On 01/25/2011 08:48 AM, Stefano Stabellini wrote:
On Tue, 25 Jan 2011, Gerd Hoffmann wrote:
I've spent the past few months working on C++ integration for QEMU. I'm more
convinced than ever that we desperately in need of structured object oriented
mechanisms to be successful but am pretty strongly convinced that incremental
additional of C++ is not going to be successful.
Agree. I doubt switching to C++ will fly. But using glib has pretty
good chances to be a big success long-term.
Why is everyone so pessimistic on switching to C++?

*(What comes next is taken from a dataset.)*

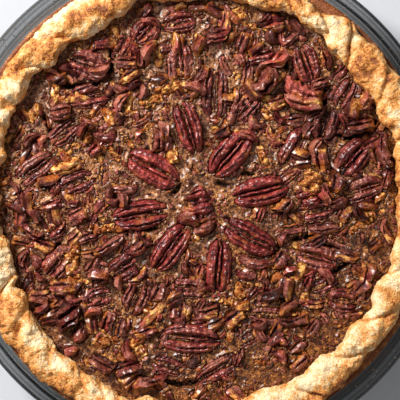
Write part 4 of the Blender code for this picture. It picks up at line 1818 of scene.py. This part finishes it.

Anthony: considering that you have direct experience on trying to do
this, why are you convinced it is not going to work?
I'm not ruling out C++ altogether but at this stage, I can't see an
incremental transition to C++ working all that well.
I tried to isolate the device models and have a well defined interface
between the C and C++ code but the trouble is that if you want the C++
side of things to be Good C++ code, you end up having to replace large
chunks of QEMU code.
It's possible that I just took the wrong approach.
My end goal is not C++, it's to improve the device model. I haven't
tried doing it with GObject yet but before we even get there, there's a
lot of good we can do with glib.
Regards,
Anthony Liguori
I am asking because I have always found the glib GObject stuff a little
ugly compared to well written C++ code (of course you can write ugly
code in any language if you want to).